#### [WHAT THE TASK ASKS]
Go from the first line to the line with "wedge = wood.smooth(reach, 1.06, 0.94)" and return those lines verbatim, ends included.

# # # # # # #

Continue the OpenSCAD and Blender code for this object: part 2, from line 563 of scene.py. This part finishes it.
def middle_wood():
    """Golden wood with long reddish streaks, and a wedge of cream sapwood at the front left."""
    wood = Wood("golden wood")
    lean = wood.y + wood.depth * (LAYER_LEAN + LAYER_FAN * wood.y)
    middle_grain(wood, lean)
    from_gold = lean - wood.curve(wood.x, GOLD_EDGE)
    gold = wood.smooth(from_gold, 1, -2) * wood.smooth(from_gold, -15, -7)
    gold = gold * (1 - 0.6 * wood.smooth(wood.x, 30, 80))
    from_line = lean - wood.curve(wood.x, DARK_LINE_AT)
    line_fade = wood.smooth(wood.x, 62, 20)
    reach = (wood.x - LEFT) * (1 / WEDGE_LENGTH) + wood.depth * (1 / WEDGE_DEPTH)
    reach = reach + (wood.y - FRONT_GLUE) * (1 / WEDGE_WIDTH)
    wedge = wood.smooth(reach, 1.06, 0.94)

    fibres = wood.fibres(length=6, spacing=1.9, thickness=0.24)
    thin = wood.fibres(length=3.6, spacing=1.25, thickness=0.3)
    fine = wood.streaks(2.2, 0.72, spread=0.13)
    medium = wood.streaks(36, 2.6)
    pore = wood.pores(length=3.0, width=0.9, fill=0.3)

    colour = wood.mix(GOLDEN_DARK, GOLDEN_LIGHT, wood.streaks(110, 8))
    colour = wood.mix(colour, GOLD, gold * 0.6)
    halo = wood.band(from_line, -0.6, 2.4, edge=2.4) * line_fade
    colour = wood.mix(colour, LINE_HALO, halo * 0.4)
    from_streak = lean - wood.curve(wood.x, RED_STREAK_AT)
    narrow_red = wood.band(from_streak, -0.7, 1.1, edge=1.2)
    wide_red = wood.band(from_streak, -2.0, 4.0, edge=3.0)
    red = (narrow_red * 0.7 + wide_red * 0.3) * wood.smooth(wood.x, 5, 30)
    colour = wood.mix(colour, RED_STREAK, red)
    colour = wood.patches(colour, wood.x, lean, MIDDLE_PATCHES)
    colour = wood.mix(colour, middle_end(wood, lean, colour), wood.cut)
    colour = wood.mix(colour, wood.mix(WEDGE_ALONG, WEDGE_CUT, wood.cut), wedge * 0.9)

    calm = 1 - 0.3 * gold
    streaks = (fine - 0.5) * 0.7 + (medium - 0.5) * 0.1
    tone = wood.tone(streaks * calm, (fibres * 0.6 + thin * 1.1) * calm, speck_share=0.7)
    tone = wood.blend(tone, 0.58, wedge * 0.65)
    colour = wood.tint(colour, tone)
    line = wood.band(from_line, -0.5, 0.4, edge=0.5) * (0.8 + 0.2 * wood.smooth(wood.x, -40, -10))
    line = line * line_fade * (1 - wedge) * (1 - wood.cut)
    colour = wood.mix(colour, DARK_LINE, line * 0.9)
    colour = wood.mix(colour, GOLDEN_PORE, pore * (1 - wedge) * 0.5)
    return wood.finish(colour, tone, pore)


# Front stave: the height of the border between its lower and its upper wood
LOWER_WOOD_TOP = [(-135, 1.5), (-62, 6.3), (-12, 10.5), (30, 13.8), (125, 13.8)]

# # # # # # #

#### [SOLUTION]
Continue the OpenSCAD and Blender code for this object: part 2, from line 563 of scene.py. This part finishes it.
def middle_wood():
    """Golden wood with long reddish streaks, and a wedge of cream sapwood at the front left."""
    wood = Wood("golden wood")
    lean = wood.y + wood.depth * (LAYER_LEAN + LAYER_FAN * wood.y)
    middle_grain(wood, lean)
    from_gold = lean - wood.curve(wood.x, GOLD_EDGE)
    gold = wood.smooth(from_gold, 1, -2) * wood.smooth(from_gold, -15, -7)
    gold = gold * (1 - 0.6 * wood.smooth(wood.x, 30, 80))
    from_line = lean - wood.curve(wood.x, DARK_LINE_AT)
    line_fade = wood.smooth(wood.x, 62, 20)
    reach = (wood.x - LEFT) * (1 / WEDGE_LENGTH) + wood.depth * (1 / WEDGE_DEPTH)
    reach = reach + (wood.y - FRONT_GLUE) * (1 / WEDGE_WIDTH)
    wedge = wood.smooth(reach, 1.06, 0.94)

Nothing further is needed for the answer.